In prior reports, we said that natural gas is going to be a terrific opportunity on the long side once the seasonal weakness dissipates. The three weakest months for natural gas are January with a 20 year average decline of 4.5%, July with a 20 year average decline of 3.7% and August, a decline over 20 years averaging 2.2%. The decline during July 2016 was 10.5 cents or -3. 5% which is consistent with historic norms.

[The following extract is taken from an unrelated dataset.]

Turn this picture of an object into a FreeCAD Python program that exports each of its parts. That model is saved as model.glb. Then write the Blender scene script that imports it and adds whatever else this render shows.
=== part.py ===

However, after the dog days of summer disappear, natural gas on a seasonal basis explodes upward during the months of September and October. For example, the average gain during the past 20 years for the month of September has been 12.3% and October +8.6%. The longer-term moving averages are in a bullish set up with the 50 day moving average above the 100 day moving average, which is above the 200 day moving average. The 50 day moving average stands at 2.716 and the 100 day moving average of 2.516. The year to date moving average for the September contract is 2.442. Stand aside.
British Pound: The September and December British Pound will generate short term sell signals on August 9. This reverses the short term buy signals of August 3.Both contracts remain on intermediate term sell signals.